# The task
State the number of lines that contain "part", with no other text.

# Information provided
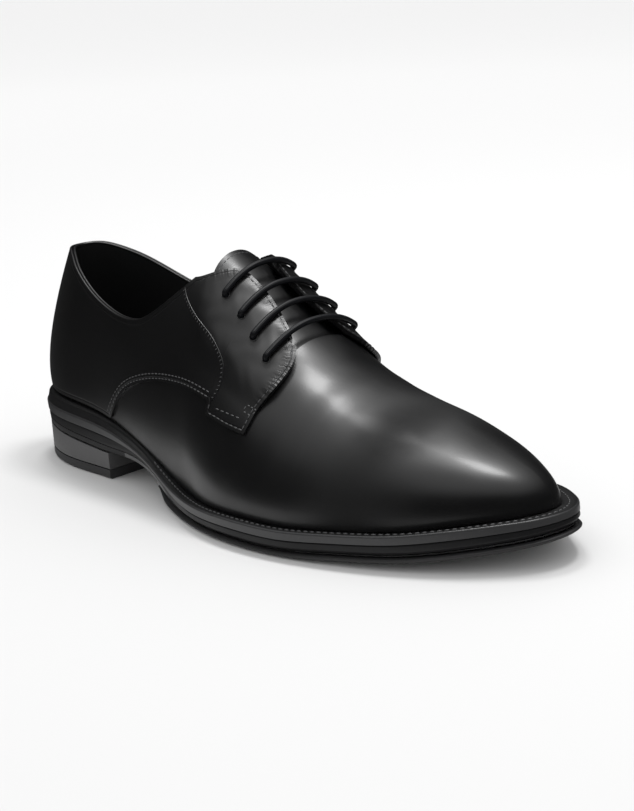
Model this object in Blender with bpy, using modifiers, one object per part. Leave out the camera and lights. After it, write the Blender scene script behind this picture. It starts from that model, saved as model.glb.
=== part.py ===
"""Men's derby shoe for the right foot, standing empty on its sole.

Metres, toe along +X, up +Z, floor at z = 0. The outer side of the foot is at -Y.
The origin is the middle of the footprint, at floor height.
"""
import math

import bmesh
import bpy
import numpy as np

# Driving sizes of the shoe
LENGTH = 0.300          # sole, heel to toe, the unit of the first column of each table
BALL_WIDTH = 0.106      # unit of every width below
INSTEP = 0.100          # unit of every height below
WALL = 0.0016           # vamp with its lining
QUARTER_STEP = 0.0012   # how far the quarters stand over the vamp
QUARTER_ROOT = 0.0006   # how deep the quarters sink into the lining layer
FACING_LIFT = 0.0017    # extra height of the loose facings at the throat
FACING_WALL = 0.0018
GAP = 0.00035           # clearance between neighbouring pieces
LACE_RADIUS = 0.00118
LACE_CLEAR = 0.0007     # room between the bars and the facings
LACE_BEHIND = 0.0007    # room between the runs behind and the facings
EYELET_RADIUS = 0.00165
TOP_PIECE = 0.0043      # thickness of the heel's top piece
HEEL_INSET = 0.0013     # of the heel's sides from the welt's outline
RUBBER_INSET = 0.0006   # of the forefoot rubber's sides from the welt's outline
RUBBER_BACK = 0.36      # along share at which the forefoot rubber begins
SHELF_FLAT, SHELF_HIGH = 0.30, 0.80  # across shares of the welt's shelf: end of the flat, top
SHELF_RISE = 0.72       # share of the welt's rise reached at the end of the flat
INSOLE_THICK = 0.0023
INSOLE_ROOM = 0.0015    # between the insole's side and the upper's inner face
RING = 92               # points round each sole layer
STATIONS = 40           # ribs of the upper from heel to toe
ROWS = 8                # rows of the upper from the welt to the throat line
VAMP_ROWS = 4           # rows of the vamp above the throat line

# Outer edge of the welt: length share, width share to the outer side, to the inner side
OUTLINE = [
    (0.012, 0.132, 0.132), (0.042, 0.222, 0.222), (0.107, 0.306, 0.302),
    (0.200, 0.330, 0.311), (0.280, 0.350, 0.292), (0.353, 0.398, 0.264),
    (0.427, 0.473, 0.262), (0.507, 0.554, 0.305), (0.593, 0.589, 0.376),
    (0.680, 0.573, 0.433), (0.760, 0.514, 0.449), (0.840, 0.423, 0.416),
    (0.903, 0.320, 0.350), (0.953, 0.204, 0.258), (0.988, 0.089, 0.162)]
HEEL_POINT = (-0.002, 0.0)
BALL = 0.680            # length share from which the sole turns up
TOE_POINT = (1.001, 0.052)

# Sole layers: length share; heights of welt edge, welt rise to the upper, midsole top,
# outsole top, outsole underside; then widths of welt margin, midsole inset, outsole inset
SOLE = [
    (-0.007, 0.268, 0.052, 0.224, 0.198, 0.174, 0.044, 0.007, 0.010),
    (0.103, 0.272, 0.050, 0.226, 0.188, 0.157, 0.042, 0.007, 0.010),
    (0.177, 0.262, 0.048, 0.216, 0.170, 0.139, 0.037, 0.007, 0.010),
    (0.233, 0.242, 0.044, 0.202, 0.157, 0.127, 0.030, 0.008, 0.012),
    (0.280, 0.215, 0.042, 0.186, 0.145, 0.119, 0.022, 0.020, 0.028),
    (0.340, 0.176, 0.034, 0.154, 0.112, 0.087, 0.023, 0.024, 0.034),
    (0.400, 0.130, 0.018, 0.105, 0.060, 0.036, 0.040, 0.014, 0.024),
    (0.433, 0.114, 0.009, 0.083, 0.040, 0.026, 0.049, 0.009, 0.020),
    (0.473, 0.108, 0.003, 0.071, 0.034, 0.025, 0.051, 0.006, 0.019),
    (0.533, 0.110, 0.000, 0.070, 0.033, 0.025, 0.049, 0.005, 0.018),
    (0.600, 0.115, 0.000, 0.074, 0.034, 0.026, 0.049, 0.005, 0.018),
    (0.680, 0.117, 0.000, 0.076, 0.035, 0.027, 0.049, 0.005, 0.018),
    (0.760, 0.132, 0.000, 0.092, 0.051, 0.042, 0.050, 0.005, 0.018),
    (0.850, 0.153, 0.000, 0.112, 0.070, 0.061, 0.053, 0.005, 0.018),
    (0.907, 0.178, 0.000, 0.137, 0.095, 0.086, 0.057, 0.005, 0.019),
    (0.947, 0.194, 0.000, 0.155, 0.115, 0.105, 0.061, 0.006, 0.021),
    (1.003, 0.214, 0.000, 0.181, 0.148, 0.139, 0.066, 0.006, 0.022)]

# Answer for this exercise
2